The Pacific Premier acquisition closed on August 31, 2025, adding roughly 350 branches across eight western states and expanding Columbia Banking’s footprint in Southern California. The deal was framed as a footprint‑completing move that would generate $127 million in annualized cost savings through branch consolidation, technology streamlining, and overhead reduction.

By the end of 2025, Columbia Banking reported that $63 million of those savings had been realized, representing about 50 % of the target. The bank’s net interest margin (NIM)—the ratio of interest income to interest‑earning assets—rose from 3.64% in Q4 2024 to 4.06% in Q4 2025, reflecting lower deposit costs and a shift away from higher‑priced wholesale funding. For context, the average NIM for U.S. regional banks hovered near 3.8% over the same period.

Market data shows Columbia Banking (ticker: COLB) trading at $45.20 per share, up 3.1% intraday, with a market capitalization of approximately $6.8 billion. Pacific Premier (ticker: PPBI) stood at $28.50, up 2.4%, valuing the combined entity around $4.2 billion before the merger.
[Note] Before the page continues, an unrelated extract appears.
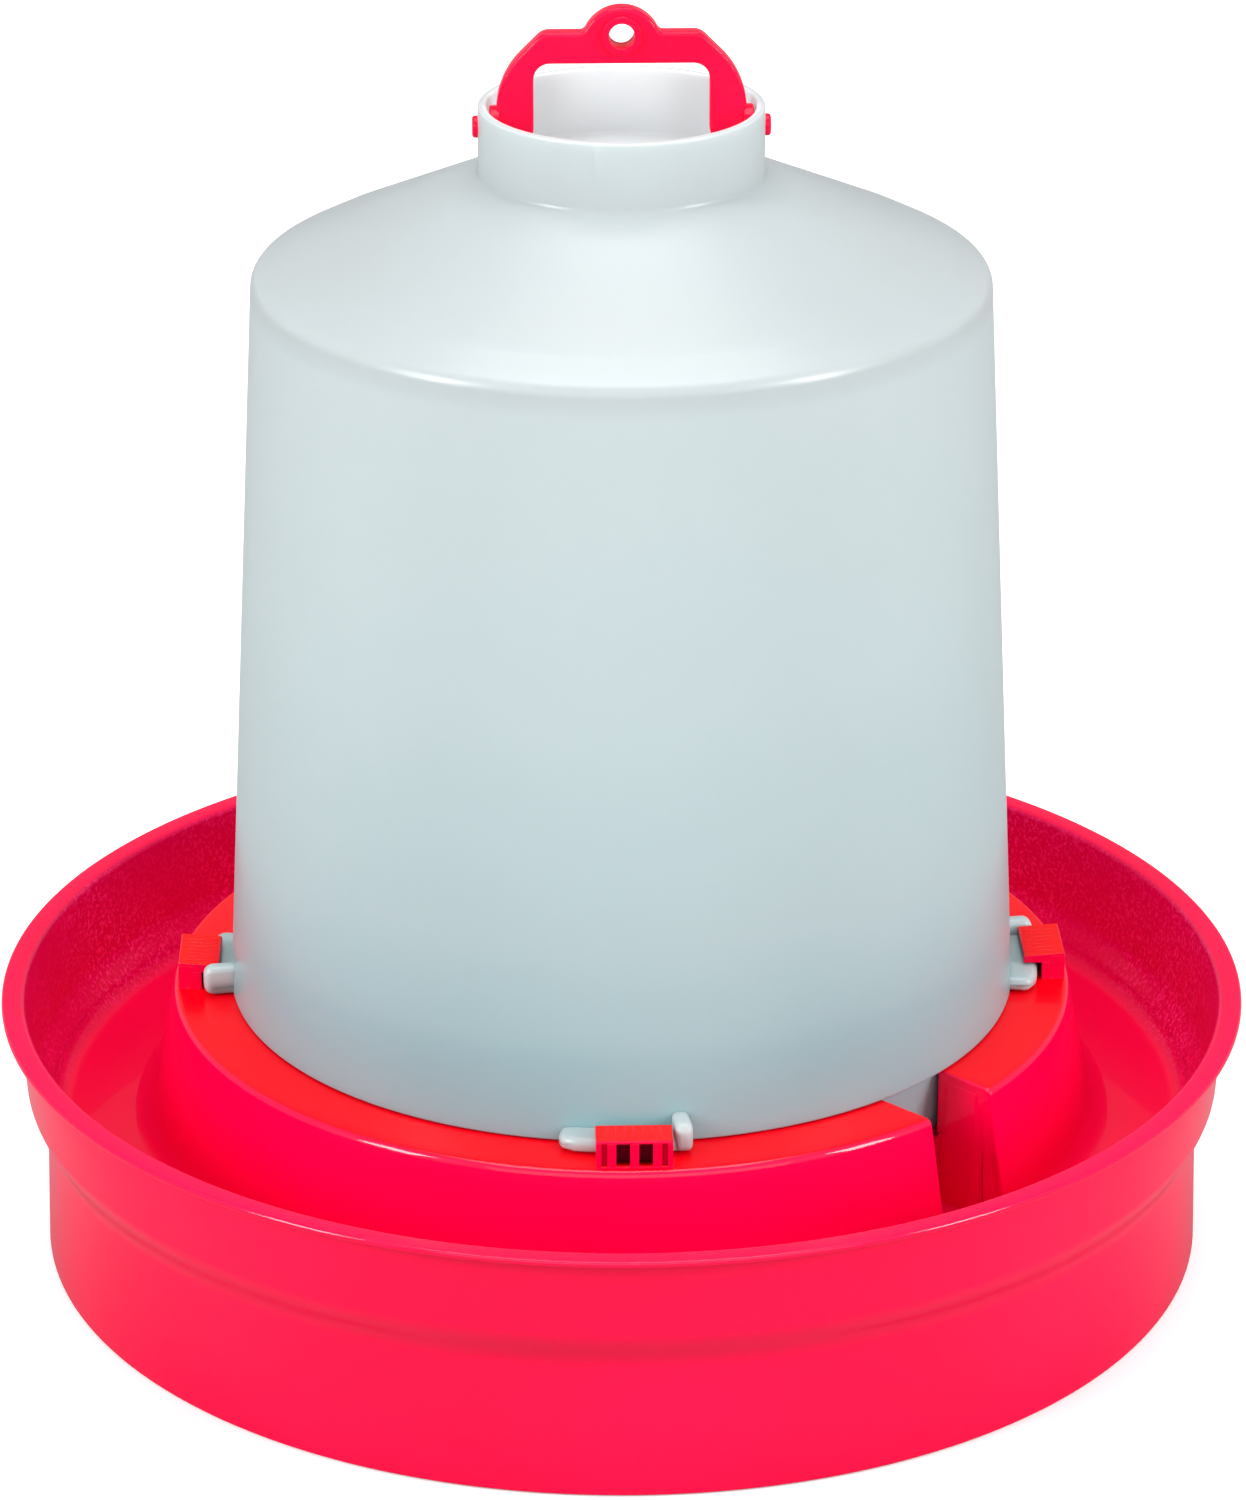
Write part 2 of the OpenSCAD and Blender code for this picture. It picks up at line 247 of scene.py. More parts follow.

These moves outperformed the KBW Bank Index, which gained 1.8% over the same session.

The improvement in NIM stems from active deposit repricing and the runoff of non‑core, higher‑cost liabilities, a mechanism management says will continue to support margin expansion through 2026. Cost‑save realization reduces non‑interest expense, which the bank guides to $330‑$340 million per quarter for the next several periods, with a modest decline expected in Q3 2026 as synergies fully materialize.

Investors should watch whether the quarterly expense trajectory aligns with the guided range and whether the core‑system conversion in Q1 2026 proceeds on schedule, as those factors will determine the timing of the remaining $64 million in savings and the path to a normalized earnings profile.